▸ **Exercise goal**
Extract every line below, verbatim.

▸ **Stored data**
=-=-=-=-=

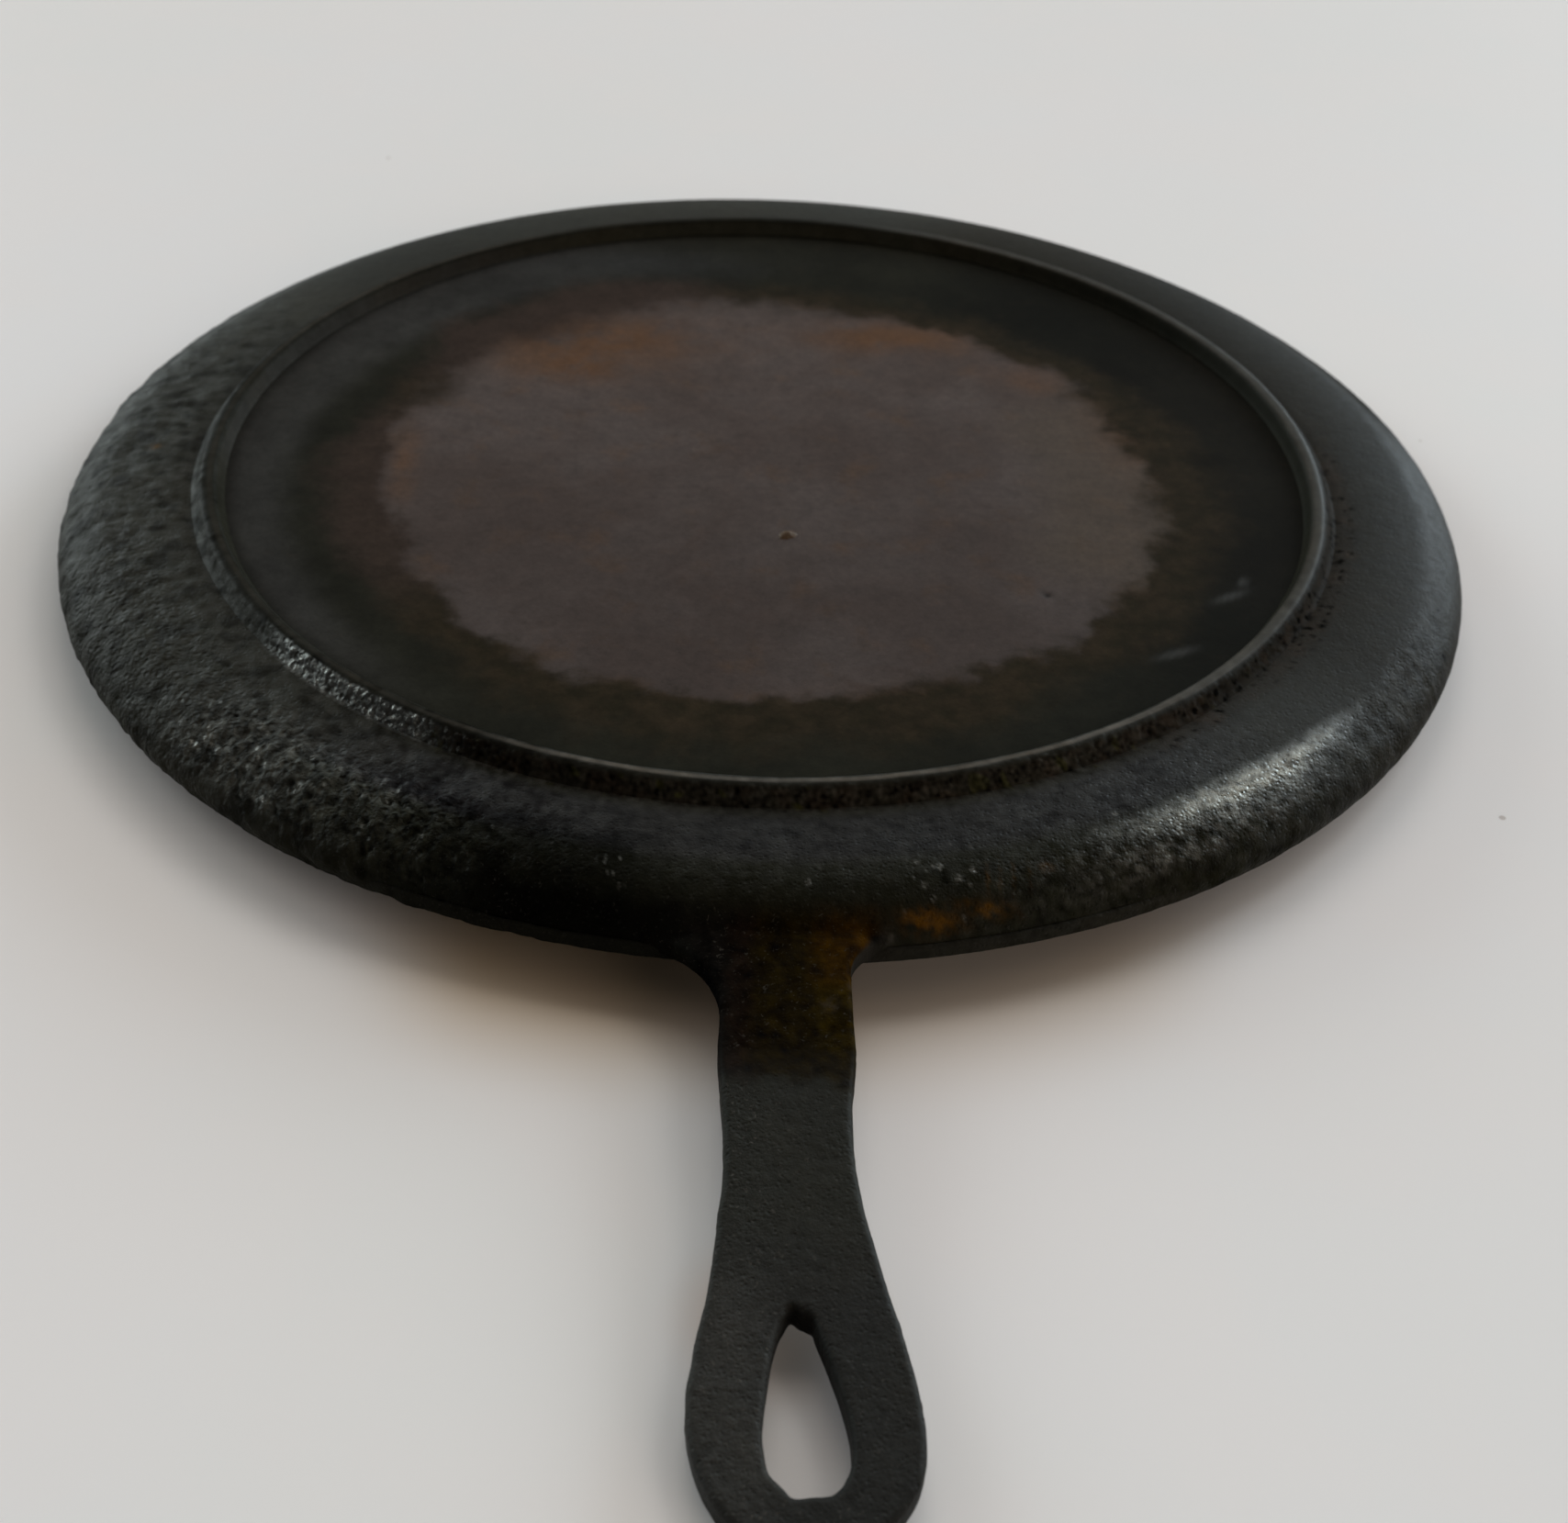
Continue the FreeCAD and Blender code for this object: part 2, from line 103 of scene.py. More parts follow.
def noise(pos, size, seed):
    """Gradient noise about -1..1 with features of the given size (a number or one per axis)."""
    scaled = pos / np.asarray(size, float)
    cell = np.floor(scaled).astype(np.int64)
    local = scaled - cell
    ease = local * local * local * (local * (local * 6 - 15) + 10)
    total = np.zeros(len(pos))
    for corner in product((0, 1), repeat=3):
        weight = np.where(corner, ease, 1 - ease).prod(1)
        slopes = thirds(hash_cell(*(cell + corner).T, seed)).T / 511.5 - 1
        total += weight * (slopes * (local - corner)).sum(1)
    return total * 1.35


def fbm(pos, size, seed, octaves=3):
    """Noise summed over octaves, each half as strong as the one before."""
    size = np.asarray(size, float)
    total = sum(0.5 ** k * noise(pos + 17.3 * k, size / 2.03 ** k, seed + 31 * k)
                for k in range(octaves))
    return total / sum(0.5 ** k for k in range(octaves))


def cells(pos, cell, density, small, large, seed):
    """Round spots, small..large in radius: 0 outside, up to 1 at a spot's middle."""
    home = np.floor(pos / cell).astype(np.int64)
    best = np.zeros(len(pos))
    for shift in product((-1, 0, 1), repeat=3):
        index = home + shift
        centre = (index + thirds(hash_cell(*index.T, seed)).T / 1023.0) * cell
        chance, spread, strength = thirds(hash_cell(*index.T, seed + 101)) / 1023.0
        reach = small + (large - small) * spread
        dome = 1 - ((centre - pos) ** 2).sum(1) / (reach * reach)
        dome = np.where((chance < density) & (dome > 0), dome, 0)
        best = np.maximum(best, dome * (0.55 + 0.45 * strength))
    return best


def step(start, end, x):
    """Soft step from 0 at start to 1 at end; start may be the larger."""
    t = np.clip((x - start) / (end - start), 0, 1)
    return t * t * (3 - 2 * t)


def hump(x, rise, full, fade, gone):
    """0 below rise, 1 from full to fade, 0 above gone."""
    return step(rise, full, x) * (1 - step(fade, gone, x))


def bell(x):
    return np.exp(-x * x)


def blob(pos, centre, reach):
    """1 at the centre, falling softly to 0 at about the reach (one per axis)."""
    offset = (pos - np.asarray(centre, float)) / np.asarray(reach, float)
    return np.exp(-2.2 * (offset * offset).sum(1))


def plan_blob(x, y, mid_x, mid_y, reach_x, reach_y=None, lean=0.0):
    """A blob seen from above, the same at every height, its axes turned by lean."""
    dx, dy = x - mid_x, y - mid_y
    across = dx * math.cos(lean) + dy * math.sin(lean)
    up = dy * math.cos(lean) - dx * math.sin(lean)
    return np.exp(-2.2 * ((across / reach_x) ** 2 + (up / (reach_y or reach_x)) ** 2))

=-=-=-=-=

▸ **Exercise answer**
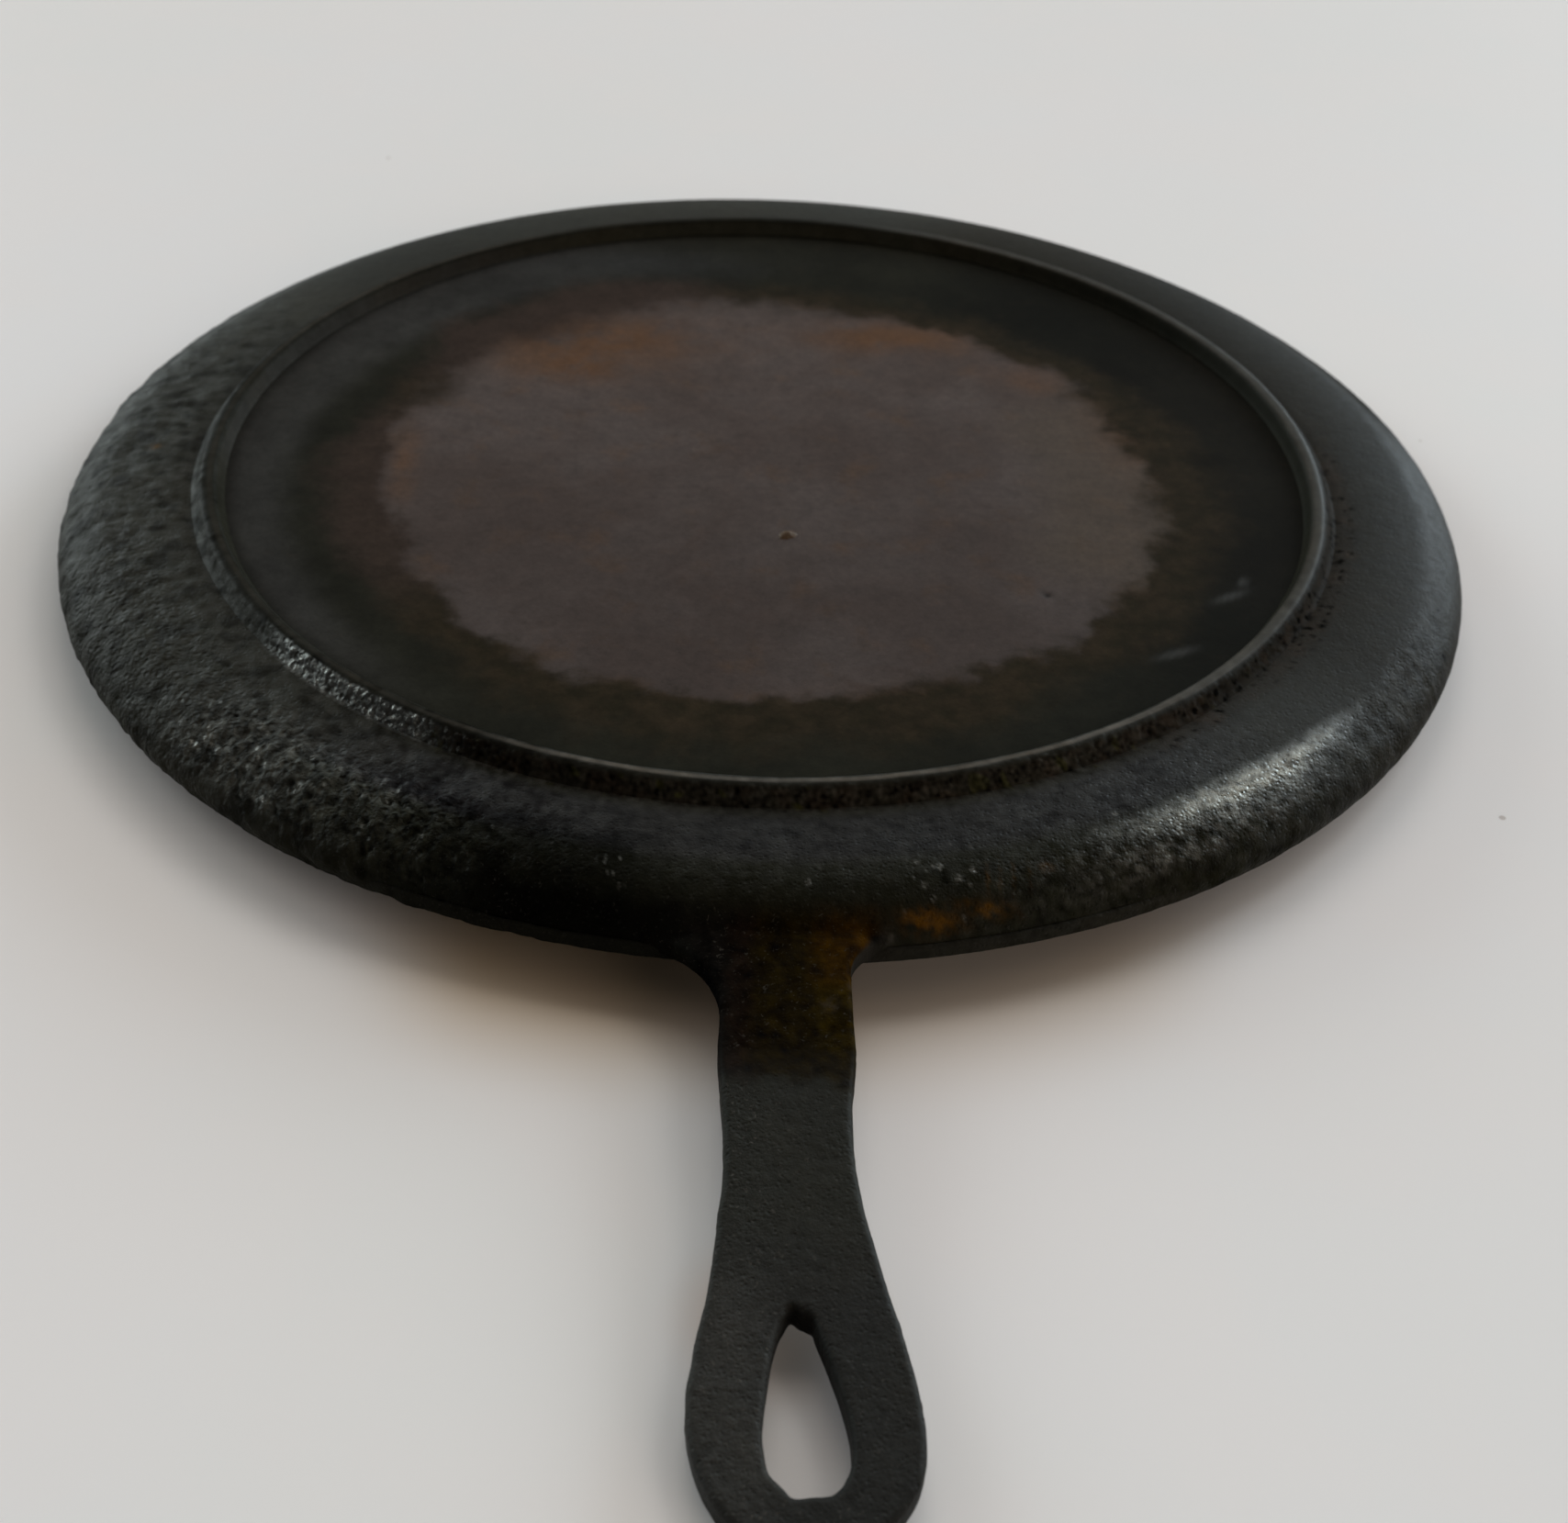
Continue the FreeCAD and Blender code for this object: part 2, from line 103 of scene.py. More parts follow.
def noise(pos, size, seed):
    """Gradient noise about -1..1 with features of the given size (a number or one per axis)."""
    scaled = pos / np.asarray(size, float)
    cell = np.floor(scaled).astype(np.int64)
    local = scaled - cell
    ease = local * local * local * (local * (local * 6 - 15) + 10)
    total = np.zeros(len(pos))
    for corner in product((0, 1), repeat=3):
        weight = np.where(corner, ease, 1 - ease).prod(1)
        slopes = thirds(hash_cell(*(cell + corner).T, seed)).T / 511.5 - 1
        total += weight * (slopes * (local - corner)).sum(1)
    return total * 1.35


def fbm(pos, size, seed, octaves=3):
    """Noise summed over octaves, each half as strong as the one before."""
    size = np.asarray(size, float)
    total = sum(0.5 ** k * noise(pos + 17.3 * k, size / 2.03 ** k, seed + 31 * k)
                for k in range(octaves))
    return total / sum(0.5 ** k for k in range(octaves))


def cells(pos, cell, density, small, large, seed):
    """Round spots, small..large in radius: 0 outside, up to 1 at a spot's middle."""
    home = np.floor(pos / cell).astype(np.int64)
    best = np.zeros(len(pos))
    for shift in product((-1, 0, 1), repeat=3):
        index = home + shift
        centre = (index + thirds(hash_cell(*index.T, seed)).T / 1023.0) * cell
        chance, spread, strength = thirds(hash_cell(*index.T, seed + 101)) / 1023.0
        reach = small + (large - small) * spread
        dome = 1 - ((centre - pos) ** 2).sum(1) / (reach * reach)
        dome = np.where((chance < density) & (dome > 0), dome, 0)
        best = np.maximum(best, dome * (0.55 + 0.45 * strength))
    return best


def step(start, end, x):
    """Soft step from 0 at start to 1 at end; start may be the larger."""
    t = np.clip((x - start) / (end - start), 0, 1)
    return t * t * (3 - 2 * t)


def hump(x, rise, full, fade, gone):
    """0 below rise, 1 from full to fade, 0 above gone."""
    return step(rise, full, x) * (1 - step(fade, gone, x))


def bell(x):
    return np.exp(-x * x)


def blob(pos, centre, reach):
    """1 at the centre, falling softly to 0 at about the reach (one per axis)."""
    offset = (pos - np.asarray(centre, float)) / np.asarray(reach, float)
    return np.exp(-2.2 * (offset * offset).sum(1))


def plan_blob(x, y, mid_x, mid_y, reach_x, reach_y=None, lean=0.0):
    """A blob seen from above, the same at every height, its axes turned by lean."""
    dx, dy = x - mid_x, y - mid_y
    across = dx * math.cos(lean) + dy * math.sin(lean)
    up = dy * math.cos(lean) - dx * math.sin(lean)
    return np.exp(-2.2 * ((across / reach_x) ** 2 + (up / (reach_y or reach_x)) ** 2))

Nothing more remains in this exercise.